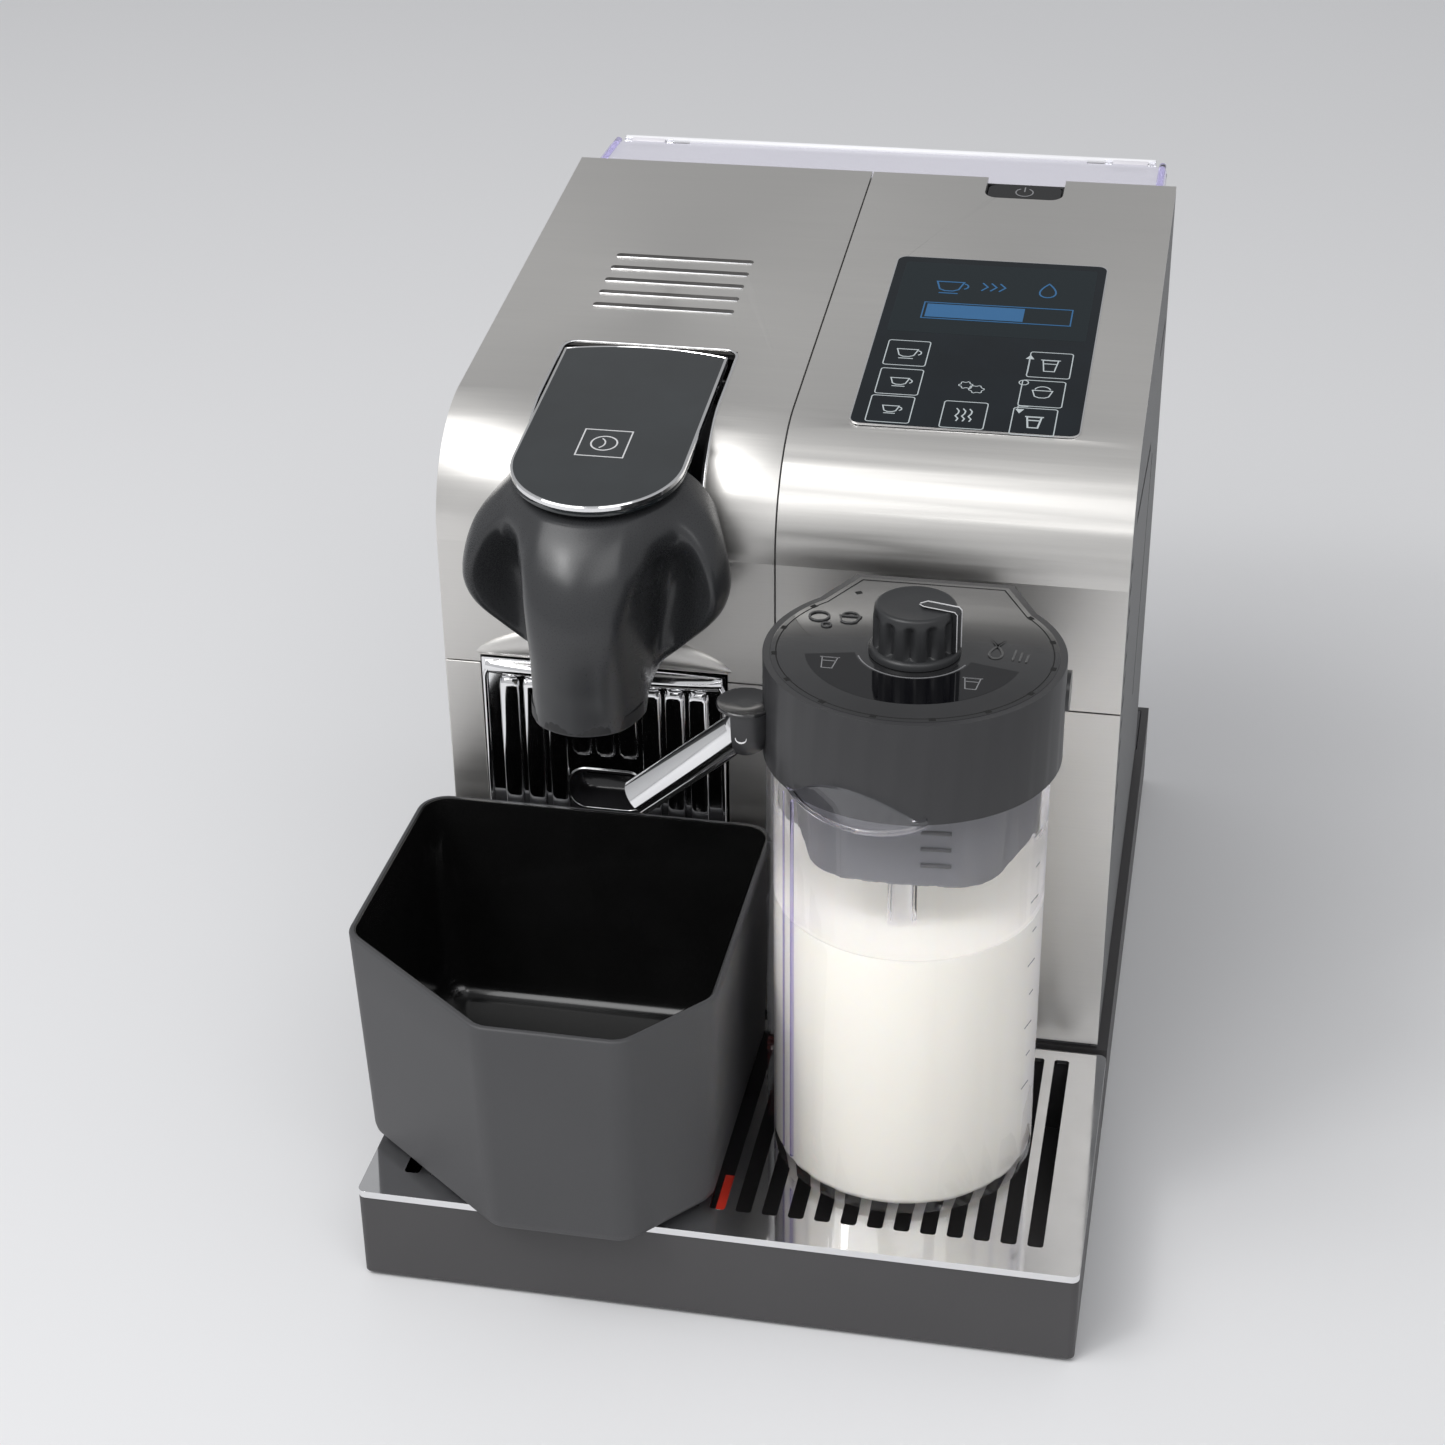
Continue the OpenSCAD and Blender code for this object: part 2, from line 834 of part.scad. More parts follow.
module tank_lid() {
    w = body_w - 8;
    y0 = body_d + 0.8;
    z0 = body_h - 4.7;
    color(CLEAR) in_frame() {
        translate([-w/2, y0, z0])
            rounded_box(w, tank_hinge_y - 2.4 - y0, 2.2, 5);
        translate([-w/2 + 26, tank_hinge_y - 4, z0])
            cube([w - 52, 4, 2.2]);
        for (s = [-1, 1])
            difference() {
                union() {
                    translate([s*hinge_x - 5.6, tank_hinge_y - 4, z0])
                        cube([11.2, 4, 2.2]);
                    translate([s*hinge_x - 5.6, tank_hinge_y, tank_hinge_z])
                        rotate([0, 90, 0])
                            cylinder(h = 11.2, r = 2);
                }
                translate([s*hinge_x - 8, tank_hinge_y, tank_hinge_z])
                    rotate([0, 90, 0])
                        cylinder(h = 16, r = hinge_pin_r + run_gap);
            }
    }
}

module tank_hinge_pin() {
    color(CHROME) in_frame()
        for (s = [-1, 1])
            translate([s*hinge_x - 8.2, tank_hinge_y, tank_hinge_z])
                rotate([0, 90, 0])
                    cylinder(h = 16.4, r = hinge_pin_r);
}

module tank_valve() {
    color(BLACK) in_frame()
        translate([0, body_d + tank_d/2, base_h - 5])
            difference() {
                union() {
                    cylinder(h = 8, r = 4);
                    translate([0, 0, 7.4])
                        cylinder(h = 5, r = 7);
                }
                translate([0, 0, -cut])
                    cylinder(h = 4, r = 1.6);
            }
}

// ---- drip tray unit ----

module drip_tray() {
    h = base_h - 2.4 - foot_h;
    tongue_w = rib_panel_w - 6;
    color(BASE_GREY) in_frame() {
        difference() {
            translate([-base_half, -tray_reach, foot_h])
                rounded_box(base_w, tray_reach, h, 2);
            translate([-base_half + base_wall, -tray_reach + base_wall, foot_h + base_wall])
                rounded_box(base_w - 2*base_wall, tray_reach - 2*base_wall - 3, h, 1);
        }
        translate([rib_x - tongue_w/2, -4, base_h - 4.4])
            cube([tongue_w, 9, 2.8]);
        translate([rib_x - tongue_w/2, -1.9, base_h - 2])
            cube([tongue_w, 6.9, 2]);
    }
}

module drip_grille() {
    n = floor((base_w - 25)/slot_pitch/2);
    lip = 2.1;
    color(CHROME) in_frame() difference() {
        translate([-base_half, -tray_reach - 0.2, base_h - lip])
            rounded_box(base_w, tray_reach - 2.1, lip, 2.2);
        translate([-base_half + 2, -tray_reach + 1.8, base_h - lip - cut])
            rounded_box(base_w - 4, tray_reach - 6.1, lip - 1.2 + cut, 1);
        for (i = [-n:n])
            translate([i*slot_pitch - slot_w/2, -tray_reach + 10, base_h - lip - cut])
                rounded_box(slot_w, tray_reach - 17, 6, 1);
        translate([rib_x - rib_panel_w/2 + 2, -5, base_h - lip - cut])
            cube([rib_panel_w - 4, 5, lip - 1.2 + cut]);
    }
}

module tray_float() {
    color([0.75, 0.12, 0.08]) in_frame() {
        translate([-0.6, -tray_reach + 11, foot_h + base_wall + 8])
            cube([2.6, 15, base_h - foot_h - base_wall - 9]);
        translate([-11, -tray_reach + 9, foot_h + base_wall + 0.3])
            rounded_box(22, 22, 7.8, 3);
    }
}

module ribbed_front() {
    ribs = floor(rib_panel_w/rib_pitch/2 - 0.3);
    rib_h = rib_top - rib_foot;
    color(CHROME) in_frame() difference() {
        union() {
            translate([rib_x - rib_panel_w/2, -0.6, rib_foot])
                cube([rib_panel_w, 2.3, rib_h]);
            for (i = [-ribs:ribs])
                translate([rib_x + i*rib_pitch, -0.6, rib_foot])
                    cylinder(h = rib_h - 4, r = 1.7, $fn = 24);
        }
        translate([rib_x - grip_w/2, -3, grip_z])
            cube([grip_w, 8, grip_h]);
    }
}

// The bin behind the ribbed front, with a finger pocket behind the front's hole.
module capsule_bin() {
    w = rib_panel_w - 3;
    color(CHARCOAL) in_frame() difference() {
        union() {
            difference() {
                translate([rib_x - w/2, 1.9, rib_foot])
                    cube([w, 72, rib_top - rib_foot - 17]);
                translate([rib_x - w/2 + 2, 3.9, rib_foot + 2])
                    cube([w - 4, 68, rib_top - rib_foot]);
            }
            translate([rib_x - grip_w/2 - 2, 2.5, grip_z - 2])
                cube([grip_w + 4, grip_d, grip_h + 4]);
        }
        translate([rib_x - grip_w/2, 1.9 - cut, grip_z])
            cube([grip_w, grip_d - 1.4 + cut, grip_h]);
    }
}

// ---- the loose bin that stands on the grille ----

// The bin's plan: a wide flat back, straight sides and a narrow front behind two slants.
module bin_plan(inset, slope) {
    l = bin_left + inset + slope;
    r = bin_right - inset - slope;
    f = bin_front + inset + slope;
    b = -3 - inset - slope;
    k = inset*0.6;
    offset(r = 7 - min(inset, 3), $fn = 32)
        offset(delta = -7 + min(inset, 3))
            polygon([[l, b], [l, f + 36 - k], [l + 46 - k, f], [r - 20 + k, f], [r, f + 24 - k], [r, b]]);
}

module bin_solid(inset, z0, z1) {
    draft = 2.2;
    hull() {
        translate([0, 0, z0])
            linear_extrude(0.1)
                bin_plan(inset, draft);
        translate([0, 0, z1 - 0.1])
            linear_extrude(0.1)
                bin_plan(inset, 0);
    }
}

module loose_bin() {
    z0 = base_h + 0.3;
    color([0.3, 0.3, 0.31]) in_frame() difference() {
        bin_solid(0, z0, z0 + bin_h);
        bin_solid(bin_wall, z0 + bin_wall, z0 + bin_h + cut);
    }
}

// ---- milk jug ----

// The milk chamber is round, and a hollow corner at its back left squares it to the machine.
module jug_plan(inset) {
    circle_r = jug_r - inset;
    translate([jug_x, jug_y])
        circle(circle_r, $fn = 96);
}

module jug_corner(inset) {
    translate([6.5 + inset, jug_y + inset])
        square([39 - inset, 34 - 2*inset]);
}

module milk_jug() {
    h = jug_rim_z - jug_foot_z;
    color(CLEAR) in_frame() difference() {
        translate([0, 0, jug_foot_z])
            union() {
                linear_extrude(h)
                    jug_plan(0);
                linear_extrude(lid_skirt_z - fit_gap - jug_foot_z)
                    jug_corner(0);
            }
        translate([0, 0, jug_foot_z + 2.5])
            linear_extrude(h)
                jug_plan(jug_wall);
        translate([0, 0, jug_foot_z + jug_wall])
            linear_extrude(h)
                difference() {
                    jug_corner(jug_wall);
                    jug_plan(0);
                }
    }
}

// The lid's round body with its flat back, from z0 to z1.
module lid_body(inset, z0, z1) {
    side = 33 - inset;
    back = 21 - inset*0.6;
    translate([jug_x, jug_y, z0]) {
        cylinder(h = z1 - z0, r = lid_r - inset, $fn = 96);
        linear_extrude(z1 - z0)
            polygon([[-side, -4], [side, -4], [side, 17], [back, lid_back - inset - jug_y],
                [-back, lid_back - inset - jug_y], [-side, 17]]);
    }
}

module jug_lid() {
    color(CHARCOAL) in_frame() difference() {
        lid_body(0, lid_skirt_z, lid_z);
        difference() {
            lid_body(2, lid_skirt_z - cut, lid_ceiling_z);
            translate([jug_x - 9, lid_back - 4.6, lid_skirt_z - 2*cut])
                cube([18, 6, 20]);
        }
        lid_body(4.5, lid_z - 1.2, lid_z + cut);
        translate([jug_x, lid_back + cut, steam_z])
            rotate([90, 0, 0])
                cylinder(h = 6, r = 2);
        for (s = [-1, 1])
            translate([jug_x + s*(lid_r + cut), jug_y + 6, button_z])
                rotate([0, -s*90, 0])
                    cylinder(h = 5.8, r = 5.7);
        translate([spout_x, spout_y, spout_z])
            sphere(socket_r + 0.05);
        translate([jug_x, jug_y, lid_z - knob_stem - fit_gap])
            cylinder(h = knob_stem + 1, r = 4 + run_gap);
    }
}

// The glossy disc with the knob's scale.
module lid_dial_face() {
    color(BLACK) in_frame() difference() {
        lid_body(5, lid_z - 1.2, lid_z);
        translate([jug_x, jug_y, lid_z - 3])
            cylinder(h = 6, r = 4 + run_gap);
    }
}

module froth_knob() {
    color(BLACK) in_frame()
        translate([jug_x, jug_y, lid_z + fit_gap]) {
            difference() {
                union() {
                    cylinder(h = 3, r = knob_r + 1);
                    cylinder(h = knob_h, r = knob_r);
                }
                for (i = [0:15])
                    rotate([0, 0, i*22.5])
                        translate([knob_r + 2.1, 0, 4])
                            cylinder(h = knob_h, r = 2.5, $fn = 24);
            }
            translate([0, 0, -knob_stem])
                cylinder(h = knob_stem + 1, r = 4);
        }
}

module lid_insert() {
    w = 52;
    color(SIDE_GREY) in_frame() difference() {
        translate([jug_x + 1 - w/2, jug_y - 24, insert_z])
            rounded_box(w, 44, lid_ceiling_z - insert_z, 12);
        translate([jug_x + 3 - w/2, jug_y - 22, insert_z + 2])
            rounded_box(w - 4, 40, 60, 10);
        translate([jug_x, jug_y - 10, insert_z - 2])
            cylinder(h = 8, r = 3.3);
    }
}

module milk_suction_tube() {
    color([0.9, 0.9, 0.9]) in_frame()
        translate([jug_x, jug_y - 10, jug_foot_z + 6])
            ring(3, 2, lid_ceiling_z - 8 - jug_foot_z);
}

module lid_seal() {
    color([0.75, 0.75, 0.75]) in_frame()
        translate([jug_x, jug_y, jug_rim_z + 0.3])
            ring(jug_r - 0.1, jug_r - 3, 3);
}

module release_button(s) {
    translate([jug_x + s*(lid_r + 0.8), jug_y + 6, button_z])
        rotate([0, -s*90, 0])
            cylinder(h = 4.2, r = 5.4);
}

module left_release_button() {
    color(CHARCOAL) in_frame()
        release_button(-1);
}

module right_release_button() {
    color(CHARCOAL) in_frame()
        release_button(1);
}

// The cup-shaped joint on the lid that the spout turns in.
module spout_socket() {
    color(CHARCOAL) in_frame()
        translate([spout_x, spout_y, spout_z])
            difference() {
                sphere(socket_r, $fn = 48);
                sphere(ball_r + 0.1, $fn = 48);
                difference() {
                    translate([-20, -10, -20])
                        cube([22.3, 20, 40]);
                    rotate([90, 0, 0])
                        cylinder(h = 30, r = lug_r, center = true);
                }
                rotate([90, 0, 0])
                    cylinder(h = 30, r = trunnion_r + run_gap, center = true);
            }
}

module milk_spout() {
    color(CHROME) in_frame()
        translate([spout_x, spout_y, spout_z])
            difference() {
                union() {
                    sphere(ball_r, $fn = 48);
                    rotate([90, 0, 0])
                        cylinder(h = 2*socket_r - 0.2, r = trunnion_r, center = true);
                    rotate([0, -90 - spout_drop, 0])
                        cylinder(h = spout_len, r = spout_r);
                }
                rotate([0, -90 - spout_drop, 0])
                    translate([0, 0, 8])
                        cylinder(h = spout_len, r = spout_r - 1);
            }
}

base_pan();
rubber_feet();
bottom_cover();
chassis_screws();
front_shell();
left_side_panel();
right_side_panel();
rear_cover();
tank_cradle();
cord_gland();
coffee_side_steel();
milk_side_steel();
lower_left_steel();
lower_right_steel();
display_glass();
display_board();
power_button();
power_button_cup();
control_board();
brew_frame();
capsule_holder();
brew_piston();
piston_rod();
lever_plate();
lever_rim();
lever_arm();
lever_pin();
coffee_head();
coffee_outlet();
head_back_plate();
water_pump();
pump_mounts();
heating_block();
flow_meter();
cold_hose();
hot_hose();
steam_valve();
steam_nozzle();
water_tank();
tank_lid();
tank_hinge_pin();
tank_valve();
drip_tray();
drip_grille();
tray_float();
ribbed_front();
capsule_bin();
loose_bin();
milk_jug();
jug_lid();
lid_dial_face();
froth_knob();
lid_insert();
milk_suction_tube();
lid_seal();
left_release_button();
right_release_button();
spout_socket();
milk_spout();
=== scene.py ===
"""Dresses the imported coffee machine: finishes, fine pieces, a studio and a camera."""

import math

import bpy
from mathutils import Matrix, Vector


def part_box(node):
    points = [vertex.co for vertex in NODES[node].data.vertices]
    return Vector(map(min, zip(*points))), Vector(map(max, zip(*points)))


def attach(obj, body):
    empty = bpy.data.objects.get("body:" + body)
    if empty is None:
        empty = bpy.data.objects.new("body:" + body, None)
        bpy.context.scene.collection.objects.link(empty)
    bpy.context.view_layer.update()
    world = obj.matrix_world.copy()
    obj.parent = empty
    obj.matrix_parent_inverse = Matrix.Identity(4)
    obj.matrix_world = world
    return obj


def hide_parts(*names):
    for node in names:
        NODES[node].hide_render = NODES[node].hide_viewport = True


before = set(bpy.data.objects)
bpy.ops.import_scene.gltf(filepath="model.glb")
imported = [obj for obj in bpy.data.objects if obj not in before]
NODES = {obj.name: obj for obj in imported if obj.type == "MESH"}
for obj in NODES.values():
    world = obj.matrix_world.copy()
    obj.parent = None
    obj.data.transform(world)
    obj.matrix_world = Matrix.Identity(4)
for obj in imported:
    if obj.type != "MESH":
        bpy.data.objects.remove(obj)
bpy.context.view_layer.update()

bl_info = {
    "name": "Capsule Coffee Machine",
    "version": (1, 0, 0),
    "blender": (4, 5, 0),
    "location": "View3D > Sidebar > Coffee Machine",
    "description": "Finishes and fine pieces for a capsule coffee machine with a milk jug",
    "category": "Object",
}

# Sizes and places are in millimetres, apart from the studio's and those read from the frame, which
# are in metres.
MM = 0.001
COFFEE_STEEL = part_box("coffee_side_steel")
MILK_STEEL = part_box("milk_side_steel")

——

__To do__. Return verbatim the lines that run from the line containing "base_pan();" through the line containing "for node in", inclusive.

__Written answer__.
base_pan();
rubber_feet();
bottom_cover();
chassis_screws();
front_shell();
left_side_panel();
right_side_panel();
rear_cover();
tank_cradle();
cord_gland();
coffee_side_steel();
milk_side_steel();
lower_left_steel();
lower_right_steel();
display_glass();
display_board();
power_button();
power_button_cup();
control_board();
brew_frame();
capsule_holder();
brew_piston();
piston_rod();
lever_plate();
lever_rim();
lever_arm();
lever_pin();
coffee_head();
coffee_outlet();
head_back_plate();
water_pump();
pump_mounts();
heating_block();
flow_meter();
cold_hose();
hot_hose();
steam_valve();
steam_nozzle();
water_tank();
tank_lid();
tank_hinge_pin();
tank_valve();
drip_tray();
drip_grille();
tray_float();
ribbed_front();
capsule_bin();
loose_bin();
milk_jug();
jug_lid();
lid_dial_face();
froth_knob();
lid_insert();
milk_suction_tube();
lid_seal();
left_release_button();
right_release_button();
spout_socket();
milk_spout();
=== scene.py ===
"""Dresses the imported coffee machine: finishes, fine pieces, a studio and a camera."""

import math

import bpy
from mathutils import Matrix, Vector


def part_box(node):
    points = [vertex.co for vertex in NODES[node].data.vertices]
    return Vector(map(min, zip(*points))), Vector(map(max, zip(*points)))


def attach(obj, body):
    empty = bpy.data.objects.get("body:" + body)
    if empty is None:
        empty = bpy.data.objects.new("body:" + body, None)
        bpy.context.scene.collection.objects.link(empty)
    bpy.context.view_layer.update()
    world = obj.matrix_world.copy()
    obj.parent = empty
    obj.matrix_parent_inverse = Matrix.Identity(4)
    obj.matrix_world = world
    return obj


def hide_parts(*names):
    for node in names:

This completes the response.